No single metric proves causation. The narrative becomes credible when buyer counts and wallet growth rise, exchange supply tightens, NFT floor flows show accumulation, and fee burns are elevated across several weeks.

Interpreting different scenarios

  • If NFT sales surge but exchange balances remain steady or increase, much of the buying may be financed by traders rotating funds on-exchange — the net supply effect on ETH is muted.

  • If NFT activity coincides with sustained exchange outflows and wallet-growth concentrated in a wide base of new collectors, the demand-sink thesis strengthens. That pattern suggests ETH is being moved off-exchange and into collectible holdings or personal custody.

  • If volume spikes are short-lived and quickly reversed, the impact on ETH price will be limited and likely ephemeral.

Practical takeaways for collectors, analysts and ETH investors

  • Treat NFT sales numbers (for example, the recent 12% rise and 45% Ethereum NFT volume spike reported in market coverage) as one input — valuable, but not sufficient on their own to predict ETH price moves (industry report on NFT sales rise).

  • Combine NFT metrics with exchange netflow and wallet-growth data. Persistent exchange outflows coupled with growing buyer counts are the strongest signal that NFTs are shifting from hobby markets into a structural demand sink for ETH.

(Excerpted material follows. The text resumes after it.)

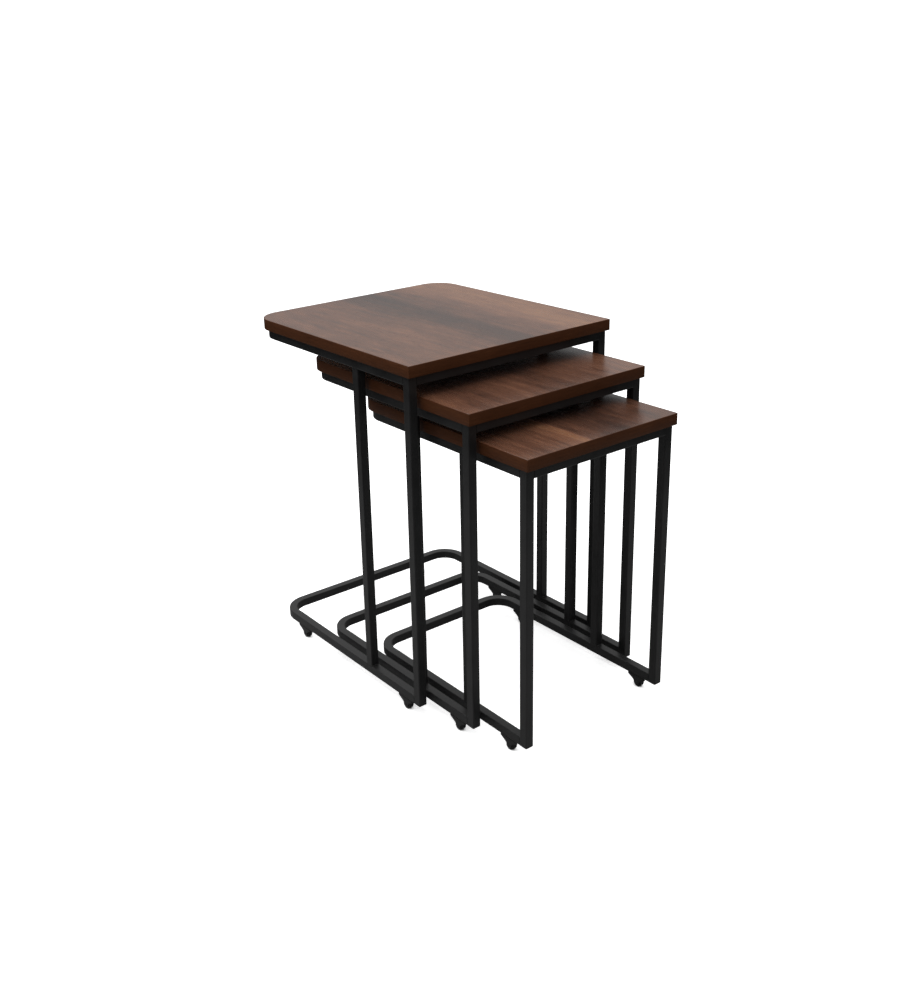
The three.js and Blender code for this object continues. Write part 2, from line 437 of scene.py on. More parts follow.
def straight_tube(table, part, axis, tree, finish, body):
    """A post or a rail, with the gaps that the solids leave at its ends closed."""
    node = f"{table}_{part}"
    low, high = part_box(node)
    start = (low + high) / 2
    end = start.copy()
    start[axis] = low[axis] - SEAT
    end[axis] = high[axis] + SEAT
    piece = tube_piece(f"{table}_{part}_tube", [start, end], tree, finish)
    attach(piece, body)
    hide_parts(node)


# ---- boards ----


def board_outline(low, high, inset):
    """Plan points, anticlockwise from the middle of the back, open at its end."""
    left, right = low.x + inset, high.x - inset
    front, back = low.y + inset, high.y - inset
    big = BOARD_CORNER - inset
    little = max(FRONT_CORNER - inset, 0.1 * MM)
    points = [((left + right) / 2, back)]
    points += quarter_turn(left + big, back - big, big, 90, BOARD_CORNER_STEPS)
    points += quarter_turn(left + little, front + little, little, 180, SMALL_CORNER_STEPS)
    points += quarter_turn(right - little, front + little, little, 270, SMALL_CORNER_STEPS)
    points += quarter_turn(right - big, back - big, big, 0, BOARD_CORNER_STEPS)
    return points


def board_piece(table, finish, body):
    """The core board with its laminate, and a fine chamfer round both faces."""
    low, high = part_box(f"{table}_edge_band")
    shy = 0.02 * MM  # the laminate lies this much below the band's edges
    levels = [
        (BAND_THICKNESS + BOARD_CHAMFER, low.z + shy),
        (BAND_THICKNESS, low.z + BOARD_CHAMFER),
        (BAND_THICKNESS, high.z - BOARD_CHAMFER),
        (BAND_THICKNESS + BOARD_CHAMFER, high.z - shy),
    ]
    bm = bmesh.new()
    loft(bm, [[(x, y, z) for x, y in board_outline(low, high, inset)] for inset, z in levels])
    piece = piece_of(f"{table}_top", mesh_of(f"{table}_top", bm, sharp=30), finish)
    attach(piece, body)
    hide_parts(f"{table}_board")


def edge_band_tree():
    """A strip along a line of edges; each point keeps how far along the strip it is."""
    tree, given = growth_tree(
        "edge_band",
        {"Thickness": "size", "Height": "size", "Arris": "size", "Finish": "finish"},
    )
    path = tree.add("GeometryNodeMeshToCurve", {"Mesh": given["Shape"]})
    along = tree.add("GeometryNodeSplineParameter").outputs["Length"]
    wires = {"Geometry": path, "Name": "along", "Value": along}
    path = tree.add("GeometryNodeStoreNamedAttribute", wires, data_type="FLOAT", domain="POINT")
    wires = {"Width": given["Thickness"], "Height": given["Height"]}
    section = tree.add("GeometryNodeCurvePrimitiveQuadrilateral", wires, mode="RECTANGLE")
    wires = {"Curve": section, "Count": 4, "Radius": given["Arris"]}
    section = tree.add("GeometryNodeFilletCurve", wires, mode="POLY")
    wires = {"Curve": path, "Profile Curve": section, "Fill Caps": True}
    strip = tree.add("GeometryNodeCurveToMesh", wires)
    return end_tree(tree, strip, given)


def band_piece(table, tree, finish, body):
    """The strip round a board, with its butt joint in the middle of the back."""
    low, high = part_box(f"{table}_edge_band")
    z = (low.z + high.z) / 2
    line = [(x, y, z) for x, y in board_outline(low, high, BAND_THICKNESS / 2)]
    joint_x, joint_y, z = line[0]
    line[0] = (joint_x - 0.02 * MM, joint_y, z)
    line.append((joint_x + 0.04 * MM, joint_y, z))
    values = {
        "Thickness": BAND_THICKNESS,
        "Height": high.z - low.z,
        "Arris": BAND_ARRIS,
        "Finish": finish,
    }
    piece = grow(wires_of(f"{table}_band", [line]), tree, values)
    face_outwards(piece.data)
    smooth(piece.data, sharp=35)
    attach(piece, body)
    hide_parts(f"{table}_edge_band")


# ---- weld beads ----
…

  • Monitor fee-burn trends and staking dynamics alongside NFT flows; both affect circulating supply. Platforms like Bitlet.app that provide trading and custody can make it easier to track how liquidity is moving for retail participants, but the core analysis remains on-chain flows and market structure.

  • Keep timeframe in mind: short-term spikes can create trading opportunities, but only sustained behavioral shifts from sellers to holders will likely have lasting price implications for ETH.